Monday, March 09, 2009

Getting human rights wrong

From Haaretz, 8/3/09, by Dan Kosky*:

...Amnesty's treatment of the Arab-Israeli conflict has long been troubling. Its statements about the Gaza operation were highly critical of Israel, and although its recent report highlighted Hamas' brutal treatment of political opponents, this does not detract from the one-sided tone of Amnesty's commentary.

Last week, the organization released "Fueling Conflict," its first substantive report on the Gaza operation, which purports to analyze the legality of weapons used by both Israel and Hamas. Yet the report is tantamount to placing Israel on trial in a kangaroo court, where Amnesty plays both prosecutor and judge, providing a paucity of evidence in the process. "Fueling Conflict" should prompt Amnesty's members, including those in Israel, to ask serious questions regarding the organization's moral fiber in a world where warfare is increasingly complex. The blurring of lines between combatant and civilian requires that government decisions are judged with an understanding that the best choice is often the lesser of two evils.
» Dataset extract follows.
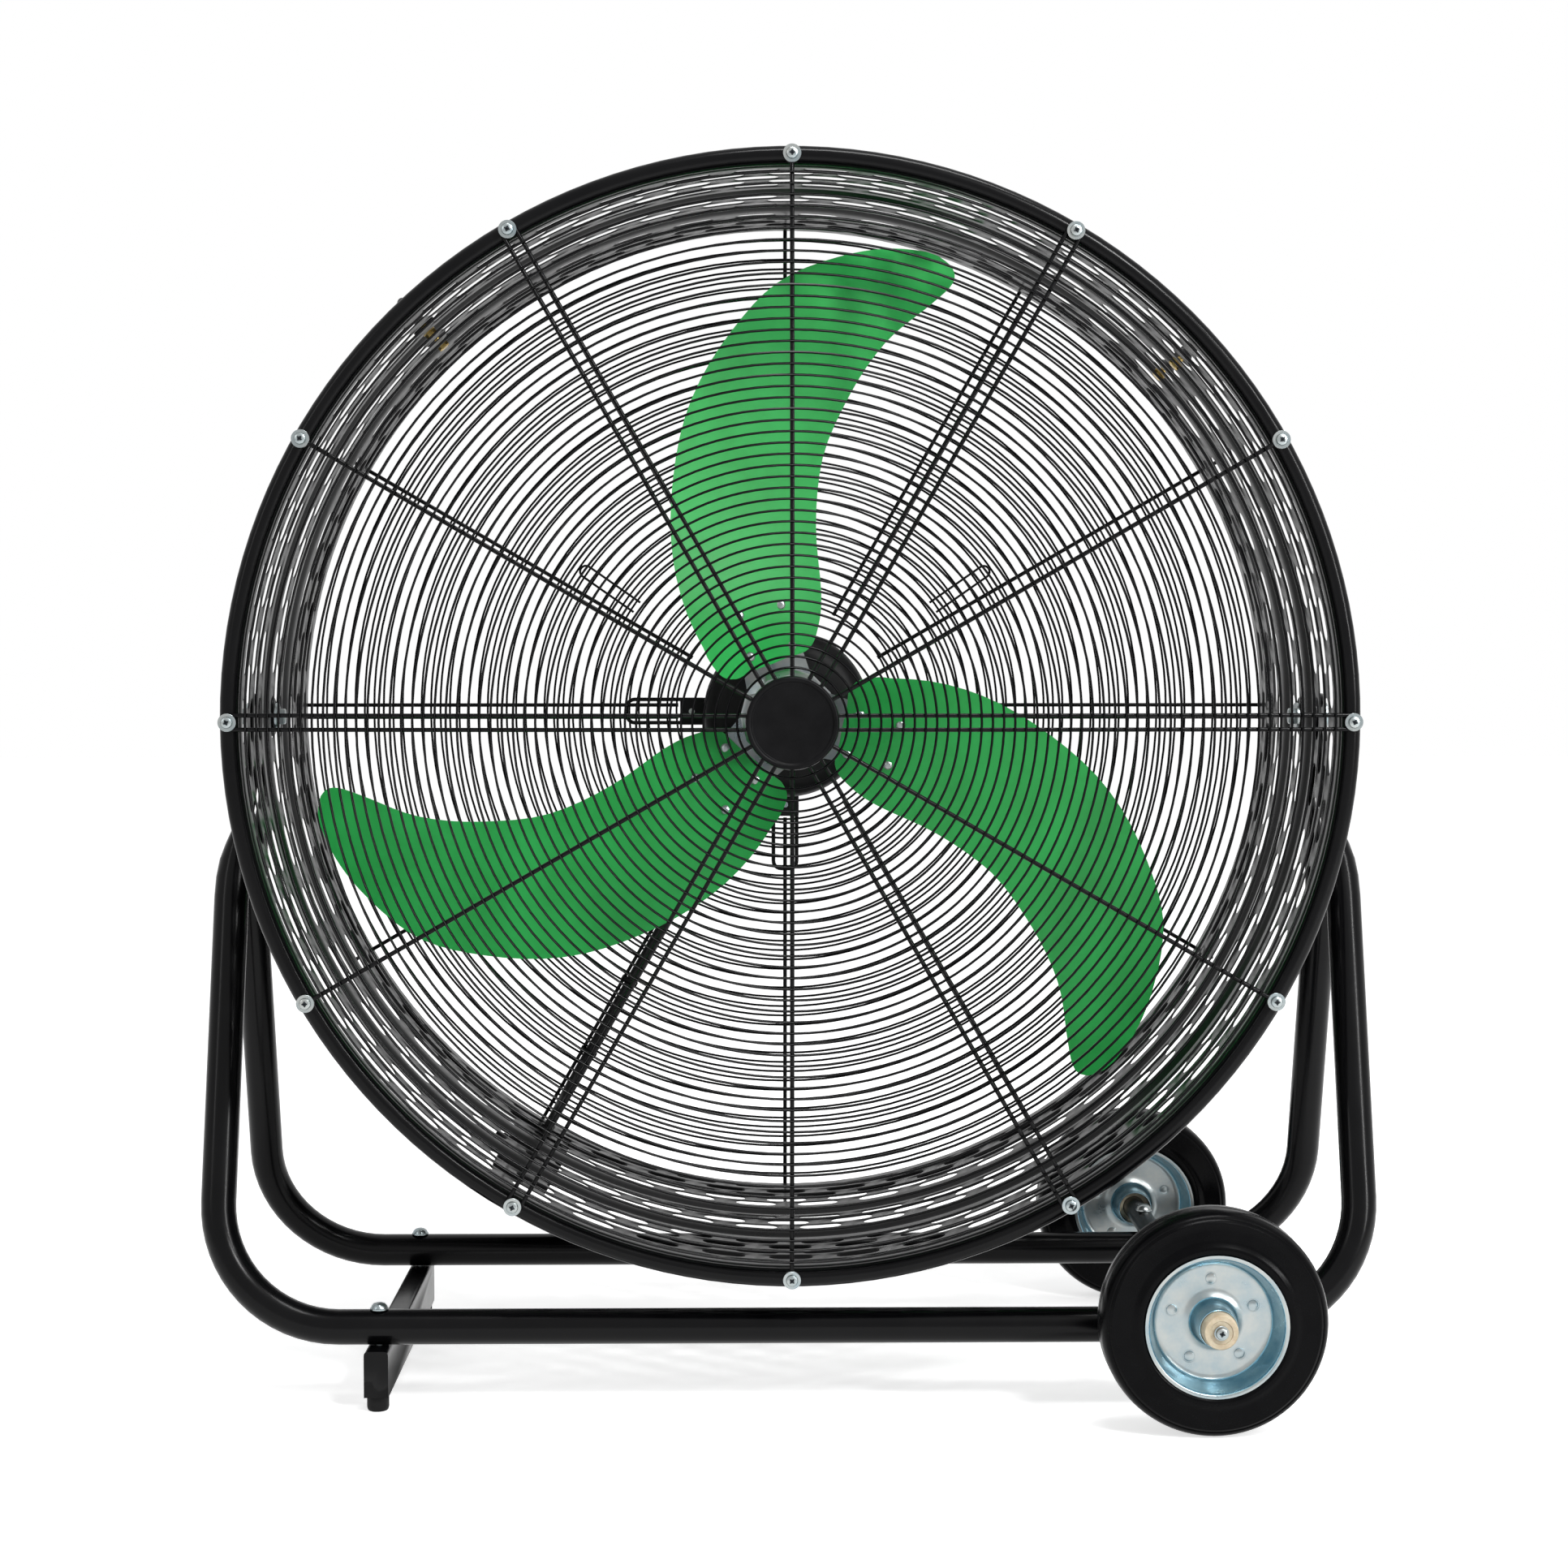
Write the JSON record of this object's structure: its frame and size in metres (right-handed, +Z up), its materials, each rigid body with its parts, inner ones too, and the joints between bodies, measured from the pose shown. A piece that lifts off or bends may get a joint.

The report itself accuses Israel of having committed "war crimes" in Gaza, and subsequently calls for an international arms embargo. Amnesty also demands the same restrictions be placed on Hamas, yet this is entirely irrelevant for a terrorist organization with no official trade links. The real problem is that "Fueling Conflict" constitutes nothing more than an inventory of weapons used. There is no doubt that there were civilian casualties in Gaza, but Amnesty mistakenly treats this fact as proof of Israel's criminality, when it really is nothing of the sort. International law accepts civilian deaths as a tragic reality of war, particularly when fighting an enemy that has intentionally embedded itself in densely populated areas. The question of legality, however, rests upon whether an operation's expected casualties outweigh its perceived military advantage.

"Fueling Conflict" tells us plenty about the weapons used by the Israel Defense Forces, and carefully documents where shells were found weeks after the conflict, sometimes in houses and schools. Yet, despite its dramatic claims, Amnesty leaves us none the wiser over the critical factor that would determine whether Israel's actions were legal or not and whether war crimes were committed. Are these the same houses and schools from which Hamas launched rockets or where it stored weapons, something that would have transformed them into legitimate military targets? Amnesty provides no answer and has seemingly failed to ask the organization that would likely be most able to shed light on the issue, the IDF.

Despite the inconvenient lack of evidence, Amnesty rules that Israel is guilty as charged and calls for an immediate "UN Security Council arms embargo on Israel." Almost half the report is devoted to detailing Israel's arms imports. Were Amnesty to focus solely on Israel's alleged use of controversial weapons, such as white phosphorus, the report might contribute to a valuable debate. Yet amazingly, it details Israel's procurement of aircraft, tanks, light weapons, ammunition and electronic equipment, all of which would presumably also be subject to Amnesty's suggested boycott. What emerges is an unspoken but shocking conclusion that in Amnesty's view, Israel is unfit to possess weapons and thus should be stripped of the right to self-defense.

Amnesty appears to subscribe to a fairy-tale worldview in which all non-combatant deaths and the use of all weapons under any circumstances are by definition immoral, wrong and illegal. Were the organization's stringent standards to be enforced, there would be no such thing as a just war and all democratic leaders who seek to defend their citizens against aggression and terrorism, as is their responsibility, would be deemed "war criminals."

Possibly in the forlorn hope of appearing even-handed, Amnesty often appears at pains to condemn both Israel and its enemies in equal measure, however contorted the calculation involved may be. "Fueling Conflict" is no different and although it devotes 12 of its more than 30 pages to Israel's "misuse" of conventional arms, compared to one page describing Hamas' unlawful rocket attacks, it concludes with parity that "Both Israel and Hamas used weapons supplied from abroad to carry out attacks on civilians - thus committing war crimes." This creates a dangerous and dishonest moral equivalence between Israel, which makes every effort to avoid civilian deaths and is apologetic when they occur, and Hamas, which regards the spilling of innocent blood itself as a victory. But to conclude with anything other than a manufactured evenhandedness would require Amnesty to make an ethical judgment - which it is reluctant to do.

For their work to have meaning, human rights organizations are by definition required to display moral clarity rather than hide behind a convenient veneer of impartiality. They must be able to clearly distinguish between legitimate and illegal use of arms, ethical warfare and terrorism. If it seeks to remain relevant, Amnesty must engage in the increasingly complex realities of asymmetric warfare and global terrorism and move beyond simplistic condemnations of war and conflict.

*Dan Kosky is communications director of NGO Monitor (www.ngo-monitor.org), an organization monitoring human rights NGOs in the Arab-Israeli conflict.